# [Record extracts]
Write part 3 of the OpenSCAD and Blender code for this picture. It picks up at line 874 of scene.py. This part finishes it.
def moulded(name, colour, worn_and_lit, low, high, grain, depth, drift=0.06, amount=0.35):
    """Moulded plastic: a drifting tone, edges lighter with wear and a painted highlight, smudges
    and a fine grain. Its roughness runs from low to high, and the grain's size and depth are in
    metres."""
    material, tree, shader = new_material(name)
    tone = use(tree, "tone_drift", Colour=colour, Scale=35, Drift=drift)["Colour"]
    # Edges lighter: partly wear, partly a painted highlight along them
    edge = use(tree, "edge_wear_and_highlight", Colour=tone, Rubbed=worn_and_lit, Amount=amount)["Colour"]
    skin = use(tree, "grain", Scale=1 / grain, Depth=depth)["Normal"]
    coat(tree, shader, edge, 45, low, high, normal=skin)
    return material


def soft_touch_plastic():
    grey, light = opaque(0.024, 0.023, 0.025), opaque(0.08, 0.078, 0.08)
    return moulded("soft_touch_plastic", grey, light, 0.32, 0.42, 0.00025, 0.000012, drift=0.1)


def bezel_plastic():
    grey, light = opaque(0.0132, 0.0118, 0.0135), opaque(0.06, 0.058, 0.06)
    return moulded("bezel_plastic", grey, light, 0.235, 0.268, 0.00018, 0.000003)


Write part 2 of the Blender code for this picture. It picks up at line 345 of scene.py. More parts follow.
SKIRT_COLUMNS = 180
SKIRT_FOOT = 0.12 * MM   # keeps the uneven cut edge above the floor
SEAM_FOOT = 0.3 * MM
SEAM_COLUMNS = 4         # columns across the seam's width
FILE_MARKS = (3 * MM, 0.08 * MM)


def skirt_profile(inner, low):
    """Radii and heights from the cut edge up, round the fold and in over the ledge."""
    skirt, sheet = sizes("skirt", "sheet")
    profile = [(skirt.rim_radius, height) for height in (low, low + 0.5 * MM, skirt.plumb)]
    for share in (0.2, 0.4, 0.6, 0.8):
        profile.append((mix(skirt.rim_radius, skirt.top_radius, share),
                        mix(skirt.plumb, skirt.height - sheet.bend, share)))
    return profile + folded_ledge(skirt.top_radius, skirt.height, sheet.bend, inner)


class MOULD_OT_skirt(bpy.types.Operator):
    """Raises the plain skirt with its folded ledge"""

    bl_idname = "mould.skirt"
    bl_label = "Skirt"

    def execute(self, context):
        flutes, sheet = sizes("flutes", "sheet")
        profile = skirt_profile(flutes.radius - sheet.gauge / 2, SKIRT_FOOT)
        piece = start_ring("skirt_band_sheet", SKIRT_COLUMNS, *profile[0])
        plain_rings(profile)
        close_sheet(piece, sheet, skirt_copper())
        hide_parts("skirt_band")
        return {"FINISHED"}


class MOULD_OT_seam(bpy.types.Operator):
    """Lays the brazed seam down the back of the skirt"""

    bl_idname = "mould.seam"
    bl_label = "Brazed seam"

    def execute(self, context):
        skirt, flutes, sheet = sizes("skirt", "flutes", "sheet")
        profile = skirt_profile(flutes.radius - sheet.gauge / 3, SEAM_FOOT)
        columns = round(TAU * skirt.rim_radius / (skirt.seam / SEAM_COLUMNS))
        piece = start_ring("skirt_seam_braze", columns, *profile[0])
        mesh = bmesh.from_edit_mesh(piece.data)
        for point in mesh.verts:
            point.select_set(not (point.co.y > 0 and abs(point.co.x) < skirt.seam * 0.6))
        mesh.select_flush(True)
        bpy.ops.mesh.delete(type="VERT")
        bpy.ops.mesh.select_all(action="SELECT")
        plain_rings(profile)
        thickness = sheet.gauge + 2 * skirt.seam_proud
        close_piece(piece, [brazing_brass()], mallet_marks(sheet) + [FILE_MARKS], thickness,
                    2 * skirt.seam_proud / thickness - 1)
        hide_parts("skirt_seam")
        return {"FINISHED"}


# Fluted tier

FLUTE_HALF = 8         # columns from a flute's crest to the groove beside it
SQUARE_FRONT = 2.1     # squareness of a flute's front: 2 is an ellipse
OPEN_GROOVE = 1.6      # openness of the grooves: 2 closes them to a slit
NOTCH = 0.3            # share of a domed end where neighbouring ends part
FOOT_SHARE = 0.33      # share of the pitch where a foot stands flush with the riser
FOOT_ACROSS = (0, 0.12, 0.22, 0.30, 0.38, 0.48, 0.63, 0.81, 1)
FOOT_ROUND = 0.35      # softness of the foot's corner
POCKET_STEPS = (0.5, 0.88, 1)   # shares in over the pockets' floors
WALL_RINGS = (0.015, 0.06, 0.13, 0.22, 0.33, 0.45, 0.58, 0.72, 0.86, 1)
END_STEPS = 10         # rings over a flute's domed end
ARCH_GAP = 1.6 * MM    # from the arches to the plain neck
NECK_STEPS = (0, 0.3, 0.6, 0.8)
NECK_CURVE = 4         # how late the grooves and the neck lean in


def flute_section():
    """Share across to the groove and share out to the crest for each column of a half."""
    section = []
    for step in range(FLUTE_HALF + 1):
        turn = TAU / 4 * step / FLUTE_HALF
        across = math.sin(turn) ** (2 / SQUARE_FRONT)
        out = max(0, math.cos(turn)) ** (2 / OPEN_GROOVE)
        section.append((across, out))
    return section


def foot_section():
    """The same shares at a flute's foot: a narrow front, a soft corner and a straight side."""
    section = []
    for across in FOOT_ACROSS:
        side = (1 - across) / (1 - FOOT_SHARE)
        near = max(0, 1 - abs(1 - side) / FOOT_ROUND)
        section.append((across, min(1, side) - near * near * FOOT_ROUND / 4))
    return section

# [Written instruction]
Beginning at the first line above, repeat exactly until the line containing "return material", which is included.

# [Result of this task]
Write part 3 of the OpenSCAD and Blender code for this picture. It picks up at line 874 of scene.py. This part finishes it.
def moulded(name, colour, worn_and_lit, low, high, grain, depth, drift=0.06, amount=0.35):
    """Moulded plastic: a drifting tone, edges lighter with wear and a painted highlight, smudges
    and a fine grain. Its roughness runs from low to high, and the grain's size and depth are in
    metres."""
    material, tree, shader = new_material(name)
    tone = use(tree, "tone_drift", Colour=colour, Scale=35, Drift=drift)["Colour"]
    # Edges lighter: partly wear, partly a painted highlight along them
    edge = use(tree, "edge_wear_and_highlight", Colour=tone, Rubbed=worn_and_lit, Amount=amount)["Colour"]
    skin = use(tree, "grain", Scale=1 / grain, Depth=depth)["Normal"]
    coat(tree, shader, edge, 45, low, high, normal=skin)
    return material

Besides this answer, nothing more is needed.